I’m in the middle of a job search at the moment, one I’m sure will end soon, and my life will return to being a lot like most others. I’ll go to work and, pooling the expensively accumulated knowledge, skills, and experiences from the near three decades of my life, make the occasional strategic decision that will have no discernible impact whatsoever on anyone’s actual strategy. Maybe, at best, a decision I make will have a slightly noticeable effect on something or someone at some time in the medium to long-term future.

Then I’ll go home, maybe to a family or a house or a dog or, if things don’t change much, to a book or a room or a blog, and talk or think or write about these trivial little strategic decisions that don’t seem to add up anywhere actually visible.
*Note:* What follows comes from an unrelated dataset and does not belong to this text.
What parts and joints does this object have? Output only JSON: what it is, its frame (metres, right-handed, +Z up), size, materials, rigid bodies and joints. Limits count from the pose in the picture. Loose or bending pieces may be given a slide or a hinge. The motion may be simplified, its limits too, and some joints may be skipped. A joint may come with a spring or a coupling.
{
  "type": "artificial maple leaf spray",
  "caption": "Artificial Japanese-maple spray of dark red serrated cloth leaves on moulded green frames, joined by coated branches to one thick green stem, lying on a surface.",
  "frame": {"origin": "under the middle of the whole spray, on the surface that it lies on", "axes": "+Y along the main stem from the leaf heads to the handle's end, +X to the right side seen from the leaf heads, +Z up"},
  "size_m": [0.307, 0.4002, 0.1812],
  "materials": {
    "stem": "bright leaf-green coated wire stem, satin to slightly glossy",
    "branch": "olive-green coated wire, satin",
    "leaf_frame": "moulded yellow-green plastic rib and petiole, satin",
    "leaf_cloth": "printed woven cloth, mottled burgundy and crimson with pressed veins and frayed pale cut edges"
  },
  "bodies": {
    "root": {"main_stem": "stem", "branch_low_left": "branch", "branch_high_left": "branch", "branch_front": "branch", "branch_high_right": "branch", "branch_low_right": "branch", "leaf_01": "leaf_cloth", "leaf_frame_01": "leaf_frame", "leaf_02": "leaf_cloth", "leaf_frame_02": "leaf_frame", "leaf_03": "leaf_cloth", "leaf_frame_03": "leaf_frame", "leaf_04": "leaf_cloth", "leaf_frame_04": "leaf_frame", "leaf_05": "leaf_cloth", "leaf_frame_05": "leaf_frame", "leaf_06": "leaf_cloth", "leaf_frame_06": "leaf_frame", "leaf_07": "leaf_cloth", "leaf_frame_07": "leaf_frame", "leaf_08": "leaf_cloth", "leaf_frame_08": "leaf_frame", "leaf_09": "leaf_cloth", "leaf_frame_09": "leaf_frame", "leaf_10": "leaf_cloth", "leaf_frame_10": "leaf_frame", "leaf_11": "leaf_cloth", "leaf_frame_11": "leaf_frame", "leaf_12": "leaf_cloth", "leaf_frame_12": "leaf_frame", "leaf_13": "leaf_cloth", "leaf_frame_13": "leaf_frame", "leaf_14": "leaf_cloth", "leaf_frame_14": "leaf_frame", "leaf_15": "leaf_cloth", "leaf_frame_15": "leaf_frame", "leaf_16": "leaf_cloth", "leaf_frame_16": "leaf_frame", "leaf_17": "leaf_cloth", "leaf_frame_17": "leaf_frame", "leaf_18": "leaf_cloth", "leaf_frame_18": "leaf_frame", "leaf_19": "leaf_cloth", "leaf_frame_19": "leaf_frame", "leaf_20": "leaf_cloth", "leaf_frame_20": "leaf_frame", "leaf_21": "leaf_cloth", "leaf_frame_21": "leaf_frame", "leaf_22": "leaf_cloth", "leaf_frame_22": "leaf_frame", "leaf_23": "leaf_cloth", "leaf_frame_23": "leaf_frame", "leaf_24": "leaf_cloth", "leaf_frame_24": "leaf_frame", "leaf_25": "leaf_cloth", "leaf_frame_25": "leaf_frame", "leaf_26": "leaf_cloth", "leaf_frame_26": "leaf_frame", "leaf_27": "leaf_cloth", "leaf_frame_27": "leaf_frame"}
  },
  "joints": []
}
I better work in a strong culture, I think, under those circumstances. I'm really going to need to believe in how I’m doing my work because otherwise I’m going to struggle with carrying on the charade of how the work I’m doing is anything but mediocre or trivial or irrelevant.
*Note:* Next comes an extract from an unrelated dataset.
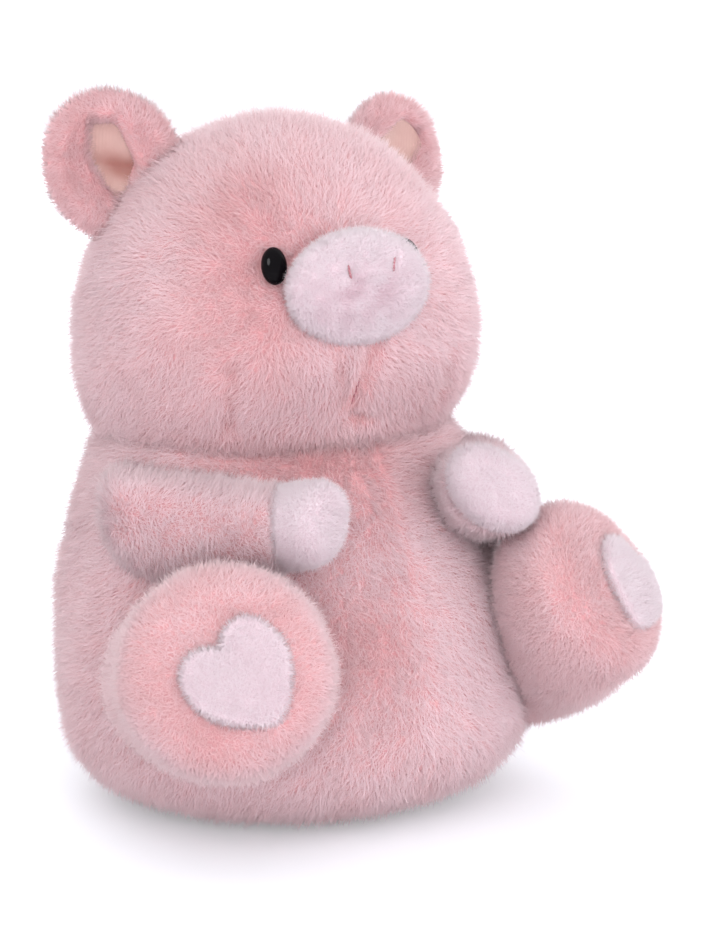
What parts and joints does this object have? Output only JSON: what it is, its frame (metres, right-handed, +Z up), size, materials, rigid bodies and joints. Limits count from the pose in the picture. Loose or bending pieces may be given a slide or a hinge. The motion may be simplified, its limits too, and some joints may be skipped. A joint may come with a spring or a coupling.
{
  "type": "plush pig",
  "caption": "Sitting plush pig with a turning head, swinging arms, lifting legs with heart-shaped sole pads, folding ears and safety eyes.",
  "frame": {"origin": "middle of the flat face that the pig sits on", "axes": "+Z up; the pig faces -Y; +X is its left"},
  "size_m": [0.2465, 0.2579, 0.2971],
  "materials": {
    "pink_fur": "dense short plush pile, matt, tips paler than the roots",
    "pale_fur": "short dense pale pink pile, matt",
    "satin": "smooth satin weave with a soft sheen",
    "filling": "loose white polyester fibre, matt",
    "pellet_cotton": "plain cotton bag, matt",
    "thread": "twisted sewing thread, matt",
    "black_plastic": "polished black, domed",
    "clear_nylon": "moulded, satin"
  },
  "bodies": {
    "torso": {"torso_skin": "pink_fur", "torso_stuffing": "filling", "seat_bean_bag": "pellet_cotton", "tail": "pink_fur"},
    "head": {"head_skin": "pink_fur", "head_stuffing": "filling", "snout_pad": "pale_fur", "snout_filling": "filling", "nostril_stitch_left": "thread", "nostril_stitch_right": "thread", "mouth_stitch": "thread", "eye_left": "black_plastic", "eye_right": "black_plastic", "eye_left_washer": "clear_nylon", "eye_right_washer": "clear_nylon"},
    "ear_left": {"ear_left_skin": "pink_fur", "ear_left_lining": "satin"},
    "arm_left": {"arm_left_skin": "pink_fur", "arm_left_pad": "pale_fur", "arm_left_stuffing": "filling"},
    "leg_left": {"leg_left_skin": "pink_fur", "leg_left_heart": "pale_fur", "leg_left_stuffing": "filling"},
    "ear_right": {"ear_right_skin": "pink_fur", "ear_right_lining": "satin"},
    "arm_right": {"arm_right_skin": "pink_fur", "arm_right_pad": "pale_fur", "arm_right_stuffing": "filling"},
    "leg_right": {"leg_right_skin": "pink_fur", "leg_right_heart": "pale_fur", "leg_right_stuffing": "filling"}
  },
  "joints": [
    {"name": "neck_turn", "type": "hinge", "parent": "torso", "child": "head", "pos_m": [0, 0.016, 0.152], "axis": [0, 0, 1], "range_deg": [-15, 15], "stiffness_Nm_per_rad": 0.2},
    {"name": "arm_left_swing", "type": "hinge", "parent": "torso", "child": "arm_left", "pos_m": [0.06971, -0.01876, 0.123], "axis": [-0.3746, 0, 0.9272], "range_deg": [0, 30], "stiffness_Nm_per_rad": 0.15},
    {"name": "leg_left_lift", "type": "hinge", "parent": "torso", "child": "leg_left", "pos_m": [0.05962, -0.0556, 0.067], "axis": [-0.8572, -0.515, 0], "range_deg": [-20, 0], "stiffness_Nm_per_rad": 0.5},
    {"name": "ear_left_fold", "type": "hinge", "parent": "head", "child": "ear_left", "pos_m": [0.06193, 0.03003, 0.255], "axis": [0.5554, 0.1488, -0.8181], "range_deg": [-12, 12], "stiffness_Nm_per_rad": 0.05},
    {"name": "arm_right_swing", "type": "hinge", "parent": "torso", "child": "arm_right", "pos_m": [-0.06971, -0.01876, 0.123], "axis": [-0.3746, 0, -0.9272], "range_deg": [0, 30], "stiffness_Nm_per_rad": 0.15},
    {"name": "leg_right_lift", "type": "hinge", "parent": "torso", "child": "leg_right", "pos_m": [-0.05962, -0.0556, 0.067], "axis": [-0.8829, 0.4695, 0], "range_deg": [-20, 0], "stiffness_Nm_per_rad": 0.5},
    {"name": "ear_right_fold", "type": "hinge", "parent": "head", "child": "ear_right", "pos_m": [-0.06193, 0.03003, 0.255], "axis": [0.8688, -0.2328, 0.437], "range_deg": [-12, 12], "stiffness_Nm_per_rad": 0.05}
  ]
}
The reason all these companies I've talked to over the past two years stress the importance of their cultures is because for most people the culture is the only relevant thing. Culture is what happens when no one is watching. And I'll just break the news now to save you all the suspense: at my next job, no one will be watching. Without a firm belief in the culture, who knows how I'll perform?
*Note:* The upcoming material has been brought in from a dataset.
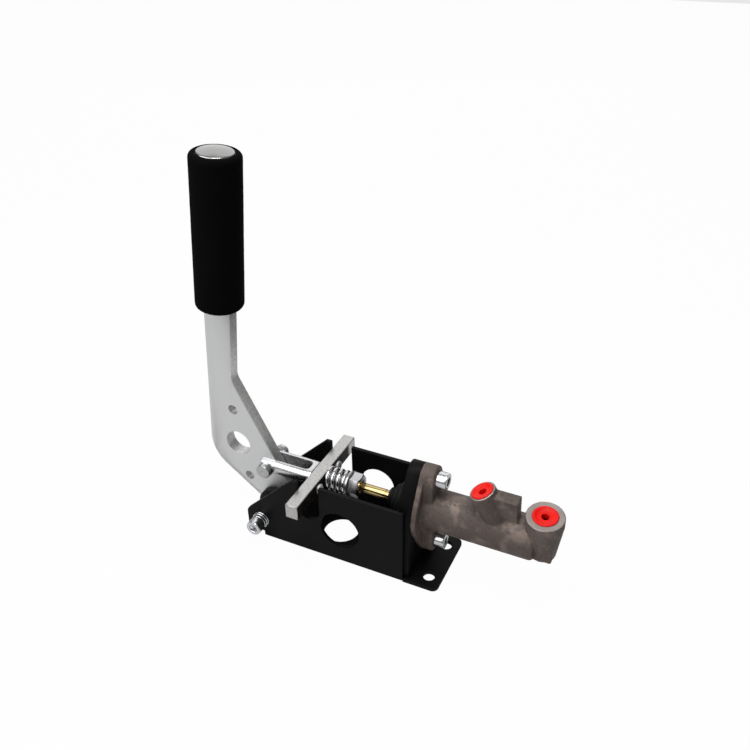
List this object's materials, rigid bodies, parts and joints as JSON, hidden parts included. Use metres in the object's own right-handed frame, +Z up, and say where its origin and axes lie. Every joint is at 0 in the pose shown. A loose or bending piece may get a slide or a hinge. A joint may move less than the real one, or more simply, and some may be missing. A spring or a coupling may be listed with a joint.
{
  "type": "hydraulic hand brake lever",
  "caption": "Hand brake lever hinged in a folded bracket, pushing a guided rod into a flange-mounted hydraulic master cylinder.",
  "frame": {"origin": "centre of the four mounting holes, on the underside of the bracket", "axes": "+X from the lever hinge towards the master cylinder, +Z up, +Y across the bracket to the far side"},
  "size_m": [0.2888, 0.0954, 0.3034],
  "materials": {
    "black_powder_coat": "satin black powder coat",
    "casting": "as-cast, machined at the ports",
    "red_plastic": "gloss",
    "boot_rubber": "matte",
    "zinc_steel": "bright zinc",
    "black_nylon": "matte",
    "brushed_aluminium": "satin brushed",
    "bronze": "plain",
    "grip_foam": "matte closed-cell foam",
    "polished_cap": "polished",
    "yellow_zinc": "yellow zinc"
  },
  "bodies": {
    "root": {"base_bracket": "black_powder_coat", "end_plate": "black_powder_coat", "cylinder_body": "casting", "inlet_plug": "red_plastic", "outlet_plug": "red_plastic", "dust_boot": "boot_rubber", "flange_bolts": "zinc_steel", "stop_washer": "zinc_steel", "retaining_ring": "zinc_steel", "pivot_bolt": "zinc_steel", "pivot_washers": "zinc_steel", "pivot_spring_washer": "zinc_steel", "pivot_nut": "zinc_steel", "pivot_spacers": "black_nylon", "return_spring": "zinc_steel"},
    "lever": {"lever_plate": "brushed_aluminium", "pivot_bush": "bronze", "grip_core": "zinc_steel", "foam_grip": "grip_foam", "grip_cap": "polished_cap"},
    "link": {"clevis_fork": "zinc_steel", "clevis_pin": "zinc_steel", "clevis_pin_nut": "zinc_steel", "clevis_pin_washer": "zinc_steel", "cross_bar": "brushed_aluminium", "bar_screws": "zinc_steel", "guide_sleeve": "zinc_steel", "rod_spring": "zinc_steel", "spring_washer": "zinc_steel", "adjuster_nut": "zinc_steel", "push_rod": "yellow_zinc"},
    "piston": {"piston": "brushed_aluminium", "piston_seals": "boot_rubber"}
  },
  "joints": [
    {"name": "lever_pull", "type": "hinge", "parent": "root", "child": "lever", "pos_m": [-0.0745, 0, 0.0184], "axis": [0, 1, 0], "range_deg": [0, 11.6], "stiffness_Nm_per_rad": 3.3, "springref_deg": -20.05},
    {"name": "link_swing", "type": "hinge", "parent": "lever", "child": "link", "pos_m": [-0.0787, 0, 0.0538], "axis": [0, 1, 0], "range_deg": [-11.6, 0]},
    {"name": "piston_slide", "type": "slide", "parent": "root", "child": "piston", "axis": [1, 0, 0], "range_m": [0, 0.0073], "deforming": ["return_spring"]}
  ],
  "couplings": [
    {"joint": "link_swing", "follows": "lever_pull", "ratio": -1},
    {"joint": "piston_slide", "follows": "lever_pull", "m_per_rad": 0.035582}
  ]
}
I’m not sure how strong cultures add up but I do recognize it when it manifests. And again, I'll borrow an example from helmet football here. Such a moment came just this past year during a soon to be forgotten Sunday night in Seattle. The Seahawks were playing the Indianapolis Colts and, although the game was close for a short time, Seattle pulled away to take a big lead in the fourth quarter.

On one of the game’s final plays, Wilson handed the ball to rookie Chris Carson. Carson is a guy who exemplifies Seattle's culture. He came in with no fanfare as a seventh round draft selection. All he did was show up in camp, immediately establish himself with his relentless work ethic, and blow away the coaches with his practice performances. By the time of this play, Carson was locked in as the starting running back. At the end of it, Carson was lying on the turf with leg snapped back after it got locked under a pair defenders.

It was one of those plays where, even as a half-asleep fan lying on the couch, I immediately knew something was wrong. Wilson was the first indication - he dove on all fours next to where the players were piled. Next came the waving from others, the universal signal in helmet football to get the doctors on the field, right now. The network then made its graceful, practiced cut to commercial so the player could be treated in relative privacy. I suppose the rest of us sat around at home, stared at the car commercials, and wondered just how many more of these scenes we could take before we stopped watching this mess every week.

When the game came back on, I was expecting the usual: a player limping off, maybe, or sitting on the back of a cart, fans and players clapping a little bit to acknowledge the player’s sacrifice, a coach firing up the squad to get back out there and win one for the fallen teammate. So I was stunned instead when NBC came on and showed what appeared to be half the Seattle team on the field, each player trying to get close enough to Carson to pat him on the head, slap his hand, or give him a consoling word before the trainers drove him off the field for further treatment.

It was a scene I’m sure I’ve never seen on a football field. And that isn’t to mean teams never come onto the field to support an injured teammate. It isn't even a comment about Seattle, really. I'm sure teams come out onto the field all time for their injured teammates. And since culture is what happens when no one is looking, it would be careless of me to assume that what goes on behind the scenes of these telecasts demonstrates nothing but the love and admiration players have for the sacrifices made by their teammates.

The point is that culture is how things are done when it doesn’t add up to wins and profits. It’s what happens when someone is down and needs a lift back up. The way Seattle responded to Carson demonstrated what a culture means. It was an idea I hadn't really considered since half my company showed up at my mom's wake to just say hang in there, man. Watching how Seattle responded to Carson's injury reminded me of exactly what I’m looking for now as I seek out the next team I’ll work in and, maybe in the process, helped me understand a little better why some so adamantly believe in their truisms about how culture relates to strategy.